Знание и наука открыли молодому Вельяшеву, что жизнь имеет свои биологические опасности: любовный акт может стать причиной сифилиса, а потребление спиртного — привести к сокращению объема печени. Подобное знание отравляет радость жизни и непосредственность чувств, даже если не поддаваться особым эксцессам, на которые, правда, молодой ученый был неспособен. Будучи человеком сверхчувствительным, к тому же чистюлей и рационалистом, Вельяшев испытывал возрастающий страх перед удушающей темнотой жизни, чью скрытую гниль можно увидеть «воочию» под микроскопом. Вначале его устраивало стерильное существование в научном Институте Жизни, защищавшем его от реальности со всеми ее опасностями. Но, столкнувшись с непримиримым противоречием между темной и опасной жизнью и ярким холодным знанием, Вельяшев открыл для себя, что «во многом знании — много печали», и выбрал состояние, которое «замораживает все чувства и мысли» (135), то есть смерть. Тот, кто боится тьмы душного тепла жизни, вынужден бежать в яркий свет холодной смерти. Другого выбора нет.
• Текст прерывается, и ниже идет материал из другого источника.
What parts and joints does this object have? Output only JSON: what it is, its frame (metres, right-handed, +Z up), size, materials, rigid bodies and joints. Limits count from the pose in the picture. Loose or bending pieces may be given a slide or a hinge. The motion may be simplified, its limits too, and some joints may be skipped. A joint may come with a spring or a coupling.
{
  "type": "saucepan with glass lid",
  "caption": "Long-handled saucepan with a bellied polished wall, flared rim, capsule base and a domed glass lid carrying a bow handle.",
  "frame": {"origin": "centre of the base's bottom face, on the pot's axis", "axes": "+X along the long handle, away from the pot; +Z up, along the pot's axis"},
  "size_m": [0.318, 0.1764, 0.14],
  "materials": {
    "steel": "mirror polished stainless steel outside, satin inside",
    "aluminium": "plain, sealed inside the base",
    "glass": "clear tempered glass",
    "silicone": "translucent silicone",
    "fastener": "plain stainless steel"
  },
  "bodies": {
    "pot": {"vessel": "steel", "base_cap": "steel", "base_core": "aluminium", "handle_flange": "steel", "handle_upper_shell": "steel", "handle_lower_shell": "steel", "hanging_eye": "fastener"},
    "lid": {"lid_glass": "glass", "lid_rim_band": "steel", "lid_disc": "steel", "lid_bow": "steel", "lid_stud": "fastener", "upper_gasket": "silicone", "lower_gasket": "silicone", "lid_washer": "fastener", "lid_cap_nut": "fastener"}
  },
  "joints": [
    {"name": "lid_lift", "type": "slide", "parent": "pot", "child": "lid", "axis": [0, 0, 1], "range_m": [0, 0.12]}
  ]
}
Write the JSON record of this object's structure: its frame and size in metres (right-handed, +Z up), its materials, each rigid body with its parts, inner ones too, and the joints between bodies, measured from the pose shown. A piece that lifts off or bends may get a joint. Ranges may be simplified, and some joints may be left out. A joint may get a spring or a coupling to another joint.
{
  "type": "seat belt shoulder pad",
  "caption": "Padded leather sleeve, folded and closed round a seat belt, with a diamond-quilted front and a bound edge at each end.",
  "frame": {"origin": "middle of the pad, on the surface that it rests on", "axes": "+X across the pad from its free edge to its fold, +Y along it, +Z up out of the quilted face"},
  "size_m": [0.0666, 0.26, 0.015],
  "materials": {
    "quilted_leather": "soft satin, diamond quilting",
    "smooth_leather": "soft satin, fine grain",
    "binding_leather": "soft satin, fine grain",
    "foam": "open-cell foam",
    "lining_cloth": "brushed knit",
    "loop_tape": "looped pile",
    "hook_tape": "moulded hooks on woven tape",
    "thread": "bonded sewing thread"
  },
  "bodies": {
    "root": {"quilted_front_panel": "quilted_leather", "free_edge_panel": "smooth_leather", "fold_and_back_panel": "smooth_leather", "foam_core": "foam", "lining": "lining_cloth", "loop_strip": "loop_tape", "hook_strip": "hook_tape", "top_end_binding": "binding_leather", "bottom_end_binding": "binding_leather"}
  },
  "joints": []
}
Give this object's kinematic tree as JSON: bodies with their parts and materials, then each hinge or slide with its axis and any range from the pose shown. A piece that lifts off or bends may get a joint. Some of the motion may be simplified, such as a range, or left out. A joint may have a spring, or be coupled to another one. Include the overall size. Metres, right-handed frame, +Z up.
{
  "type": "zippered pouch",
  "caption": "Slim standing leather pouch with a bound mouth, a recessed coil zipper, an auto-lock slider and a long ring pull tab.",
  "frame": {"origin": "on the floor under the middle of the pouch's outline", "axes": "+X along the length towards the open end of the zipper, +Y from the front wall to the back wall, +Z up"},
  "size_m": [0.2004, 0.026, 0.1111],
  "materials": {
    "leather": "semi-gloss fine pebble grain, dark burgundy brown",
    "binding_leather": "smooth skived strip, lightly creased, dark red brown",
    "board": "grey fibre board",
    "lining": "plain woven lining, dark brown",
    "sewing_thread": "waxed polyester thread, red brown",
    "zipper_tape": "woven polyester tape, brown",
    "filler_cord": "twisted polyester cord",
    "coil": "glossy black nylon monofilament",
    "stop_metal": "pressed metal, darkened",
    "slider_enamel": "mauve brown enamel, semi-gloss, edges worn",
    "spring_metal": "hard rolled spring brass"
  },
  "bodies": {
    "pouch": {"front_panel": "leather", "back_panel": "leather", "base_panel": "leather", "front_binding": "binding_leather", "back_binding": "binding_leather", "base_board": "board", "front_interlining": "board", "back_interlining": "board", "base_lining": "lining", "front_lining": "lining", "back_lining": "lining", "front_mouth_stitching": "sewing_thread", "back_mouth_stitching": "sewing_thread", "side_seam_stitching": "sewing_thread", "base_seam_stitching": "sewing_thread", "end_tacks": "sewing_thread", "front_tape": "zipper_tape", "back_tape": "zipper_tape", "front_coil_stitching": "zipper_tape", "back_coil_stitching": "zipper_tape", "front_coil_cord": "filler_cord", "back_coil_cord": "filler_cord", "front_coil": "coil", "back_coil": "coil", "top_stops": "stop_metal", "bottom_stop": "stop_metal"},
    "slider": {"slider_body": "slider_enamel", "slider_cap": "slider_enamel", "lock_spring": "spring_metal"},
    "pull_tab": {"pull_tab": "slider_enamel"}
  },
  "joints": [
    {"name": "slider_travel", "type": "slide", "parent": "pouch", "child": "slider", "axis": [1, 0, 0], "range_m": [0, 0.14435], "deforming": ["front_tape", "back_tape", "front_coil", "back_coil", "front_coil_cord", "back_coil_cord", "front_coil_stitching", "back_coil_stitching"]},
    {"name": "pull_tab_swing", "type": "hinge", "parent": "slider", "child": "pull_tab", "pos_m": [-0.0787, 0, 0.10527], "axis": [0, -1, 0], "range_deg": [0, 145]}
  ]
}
Чувствительный Вельяшев не мог идти по стопам своих безнравственных предков и жить счастливо, не обращая внимания на опасности жизни. Он не мог забыть о своей печени и прочих органах, восприимчивых к болезням, не смог он и избавиться от ощущения, что стерильная научная работа — не жизнь. Самоубийство для него стало выходом из этого положения.
Прочитав размышления Вельяшева, Павлищев не делает вывода, что следует жить полной жизнью и радоваться ей, пока хватает на это сил. Он не покидает Институт Жизни, а делает научное и поэтому ошибочное заключение, что биологическая жизнь — это лишь трата энергии и что надо создать «небиологическую жизнь» и одурачить смерть сохранением своего тела, которое еще «может пригодиться» (140). Возможно, когда-нибудь наука научится воссоздавать тела с помощью «пересадки тканей» (140) или других средств. Павлищев хочет, чтобы его тело осталось по возможности невредимым до того времени, когда серия «ремонтных работ» будет в состоянии восстановить его функции — на сей раз навсегда.
Окончательный план выживания созрел у Павлищева, когда он прочел в бумагах Вельяшева запись о том, что мухи зимой спят, а весной вновь возвращаются к жизни. Павлищев решает уподобиться мухе и погрузиться в спячку, пока не настанет весна науки. Собравшись с духом, он спускается в морг Института Жизни, принимает яд, укладывается на прозекторском столе и погружается в забытье. К двери он заблаговременно приклеил записку с просьбой сохранить его тело до тех пор, «пока наука не найдет способа оживить меня» (140).